→ **YOUR GOAL**
Read the lines below. Copy out any that hold the string "materials".

(Rows from an object dataset)

....

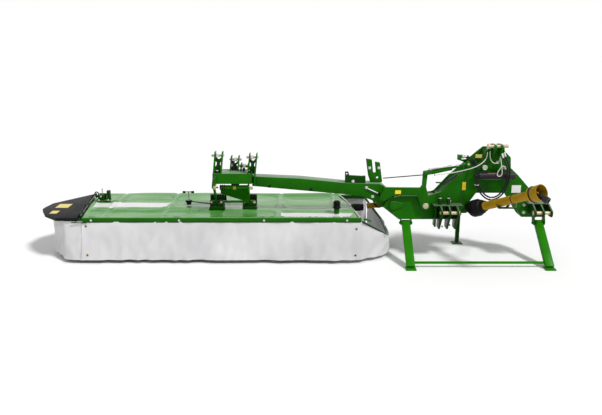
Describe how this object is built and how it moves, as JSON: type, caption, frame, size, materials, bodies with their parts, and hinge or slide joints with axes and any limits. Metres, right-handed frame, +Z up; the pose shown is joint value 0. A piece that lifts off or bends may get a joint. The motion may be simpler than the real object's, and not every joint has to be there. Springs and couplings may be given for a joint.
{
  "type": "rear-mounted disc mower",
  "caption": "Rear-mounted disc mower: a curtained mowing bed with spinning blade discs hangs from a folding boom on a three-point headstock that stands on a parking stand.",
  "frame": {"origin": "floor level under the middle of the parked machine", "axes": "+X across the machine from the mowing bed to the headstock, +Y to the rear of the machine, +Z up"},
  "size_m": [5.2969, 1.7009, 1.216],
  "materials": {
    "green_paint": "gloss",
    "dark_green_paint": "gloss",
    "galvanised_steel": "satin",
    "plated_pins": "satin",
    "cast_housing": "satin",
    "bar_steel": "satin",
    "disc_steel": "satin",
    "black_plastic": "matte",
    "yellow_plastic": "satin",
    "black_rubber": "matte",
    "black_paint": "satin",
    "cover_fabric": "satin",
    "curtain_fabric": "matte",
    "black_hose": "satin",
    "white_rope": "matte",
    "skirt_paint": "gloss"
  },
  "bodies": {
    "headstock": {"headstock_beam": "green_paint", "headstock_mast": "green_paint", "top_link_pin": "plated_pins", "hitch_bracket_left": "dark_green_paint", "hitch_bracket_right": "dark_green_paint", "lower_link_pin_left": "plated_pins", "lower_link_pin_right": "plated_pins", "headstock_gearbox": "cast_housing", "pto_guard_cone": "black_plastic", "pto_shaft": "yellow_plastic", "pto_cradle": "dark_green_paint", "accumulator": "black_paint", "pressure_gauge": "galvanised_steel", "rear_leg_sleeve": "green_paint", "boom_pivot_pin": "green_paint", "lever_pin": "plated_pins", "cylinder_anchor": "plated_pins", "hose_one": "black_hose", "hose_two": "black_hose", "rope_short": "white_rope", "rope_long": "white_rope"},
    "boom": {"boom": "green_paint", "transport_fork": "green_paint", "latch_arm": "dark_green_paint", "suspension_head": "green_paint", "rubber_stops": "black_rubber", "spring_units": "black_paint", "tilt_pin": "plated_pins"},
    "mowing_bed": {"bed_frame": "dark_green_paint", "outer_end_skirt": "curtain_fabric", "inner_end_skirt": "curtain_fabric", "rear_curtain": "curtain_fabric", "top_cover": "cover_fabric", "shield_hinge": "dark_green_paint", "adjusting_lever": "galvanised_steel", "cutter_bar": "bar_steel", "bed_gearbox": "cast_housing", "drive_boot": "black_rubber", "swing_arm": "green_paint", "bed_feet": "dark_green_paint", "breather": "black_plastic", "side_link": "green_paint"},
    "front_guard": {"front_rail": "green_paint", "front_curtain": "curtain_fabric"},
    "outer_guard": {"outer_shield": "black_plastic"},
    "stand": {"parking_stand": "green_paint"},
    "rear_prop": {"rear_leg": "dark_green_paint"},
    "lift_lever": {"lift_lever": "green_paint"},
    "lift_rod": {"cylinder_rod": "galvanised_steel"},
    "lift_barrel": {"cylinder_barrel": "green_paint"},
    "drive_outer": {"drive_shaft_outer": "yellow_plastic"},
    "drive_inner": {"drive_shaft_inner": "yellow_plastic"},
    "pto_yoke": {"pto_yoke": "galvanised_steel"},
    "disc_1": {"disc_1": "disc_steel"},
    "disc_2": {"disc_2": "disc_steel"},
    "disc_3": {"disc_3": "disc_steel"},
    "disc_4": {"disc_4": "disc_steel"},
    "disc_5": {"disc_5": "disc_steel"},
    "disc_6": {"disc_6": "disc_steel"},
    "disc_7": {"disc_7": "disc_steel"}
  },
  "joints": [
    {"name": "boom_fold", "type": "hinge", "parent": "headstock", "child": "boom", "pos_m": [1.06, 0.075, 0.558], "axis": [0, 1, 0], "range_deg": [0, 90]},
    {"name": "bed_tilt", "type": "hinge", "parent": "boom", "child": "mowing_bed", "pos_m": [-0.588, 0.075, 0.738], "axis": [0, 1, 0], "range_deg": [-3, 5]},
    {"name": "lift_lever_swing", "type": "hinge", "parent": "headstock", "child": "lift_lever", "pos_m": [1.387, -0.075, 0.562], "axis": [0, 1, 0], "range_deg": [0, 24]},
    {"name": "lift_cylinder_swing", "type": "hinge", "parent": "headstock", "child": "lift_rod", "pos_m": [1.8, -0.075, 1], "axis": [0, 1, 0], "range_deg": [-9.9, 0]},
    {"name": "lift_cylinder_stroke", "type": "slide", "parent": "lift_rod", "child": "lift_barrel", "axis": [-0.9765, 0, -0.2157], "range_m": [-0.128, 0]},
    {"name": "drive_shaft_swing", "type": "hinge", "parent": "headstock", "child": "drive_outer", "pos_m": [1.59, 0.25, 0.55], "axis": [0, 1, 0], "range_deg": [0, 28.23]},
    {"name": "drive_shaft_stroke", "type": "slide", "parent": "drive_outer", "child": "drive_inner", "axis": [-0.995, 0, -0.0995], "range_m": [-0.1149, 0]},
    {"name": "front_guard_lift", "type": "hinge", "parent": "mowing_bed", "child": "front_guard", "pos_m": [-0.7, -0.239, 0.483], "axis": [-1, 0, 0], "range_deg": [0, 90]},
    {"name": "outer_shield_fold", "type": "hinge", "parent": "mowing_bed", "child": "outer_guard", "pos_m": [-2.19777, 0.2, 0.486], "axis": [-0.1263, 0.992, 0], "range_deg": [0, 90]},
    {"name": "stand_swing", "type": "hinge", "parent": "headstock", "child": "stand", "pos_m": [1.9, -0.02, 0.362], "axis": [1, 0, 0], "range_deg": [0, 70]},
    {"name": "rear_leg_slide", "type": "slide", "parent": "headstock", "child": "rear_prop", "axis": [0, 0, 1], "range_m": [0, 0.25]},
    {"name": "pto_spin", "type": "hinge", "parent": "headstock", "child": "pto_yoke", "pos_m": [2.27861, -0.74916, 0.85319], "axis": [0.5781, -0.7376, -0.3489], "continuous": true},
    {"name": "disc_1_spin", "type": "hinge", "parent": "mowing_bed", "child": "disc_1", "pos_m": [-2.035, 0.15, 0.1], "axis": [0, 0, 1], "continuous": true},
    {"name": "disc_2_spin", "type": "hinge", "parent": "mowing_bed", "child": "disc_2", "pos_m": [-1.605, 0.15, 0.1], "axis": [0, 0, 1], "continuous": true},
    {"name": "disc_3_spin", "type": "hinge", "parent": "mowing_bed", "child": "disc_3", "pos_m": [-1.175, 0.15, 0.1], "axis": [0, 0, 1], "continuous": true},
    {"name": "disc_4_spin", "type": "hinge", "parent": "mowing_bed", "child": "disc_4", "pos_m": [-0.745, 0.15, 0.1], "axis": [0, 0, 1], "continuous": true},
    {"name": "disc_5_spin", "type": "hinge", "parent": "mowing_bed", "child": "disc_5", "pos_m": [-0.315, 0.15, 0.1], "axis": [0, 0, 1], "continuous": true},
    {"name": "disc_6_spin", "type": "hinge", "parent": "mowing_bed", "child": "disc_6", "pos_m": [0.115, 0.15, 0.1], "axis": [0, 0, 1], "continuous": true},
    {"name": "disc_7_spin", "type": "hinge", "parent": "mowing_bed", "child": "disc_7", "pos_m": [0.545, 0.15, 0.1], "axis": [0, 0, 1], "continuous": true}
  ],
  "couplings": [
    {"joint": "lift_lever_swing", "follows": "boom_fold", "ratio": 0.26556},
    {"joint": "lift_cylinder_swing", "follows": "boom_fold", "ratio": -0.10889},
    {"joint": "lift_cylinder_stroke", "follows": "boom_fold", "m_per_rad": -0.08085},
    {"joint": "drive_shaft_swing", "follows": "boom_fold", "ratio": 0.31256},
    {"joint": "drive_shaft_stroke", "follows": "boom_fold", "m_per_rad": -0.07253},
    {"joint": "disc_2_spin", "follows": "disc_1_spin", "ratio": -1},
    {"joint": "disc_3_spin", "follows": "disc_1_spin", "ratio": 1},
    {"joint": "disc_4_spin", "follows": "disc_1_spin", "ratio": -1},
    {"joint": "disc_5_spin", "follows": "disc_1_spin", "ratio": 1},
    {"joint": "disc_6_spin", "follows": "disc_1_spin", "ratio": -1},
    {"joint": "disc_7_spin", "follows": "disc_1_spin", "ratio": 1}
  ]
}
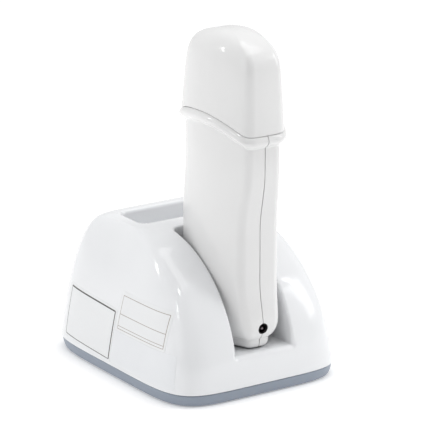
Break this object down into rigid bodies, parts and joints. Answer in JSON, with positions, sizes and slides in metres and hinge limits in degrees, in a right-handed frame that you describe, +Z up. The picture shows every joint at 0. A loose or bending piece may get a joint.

....

→ **PROBLEM SOLUTION**
Describe how this object is built and how it moves, as JSON: type, caption, frame, size, materials, bodies with their parts, and hinge or slide joints with axes and any limits. Metres, right-handed frame, +Z up; the pose shown is joint value 0. A piece that lifts off or bends may get a joint. The motion may be simpler than the real object's, and not every joint has to be there. Springs and couplings may be given for a joint.
  "materials": {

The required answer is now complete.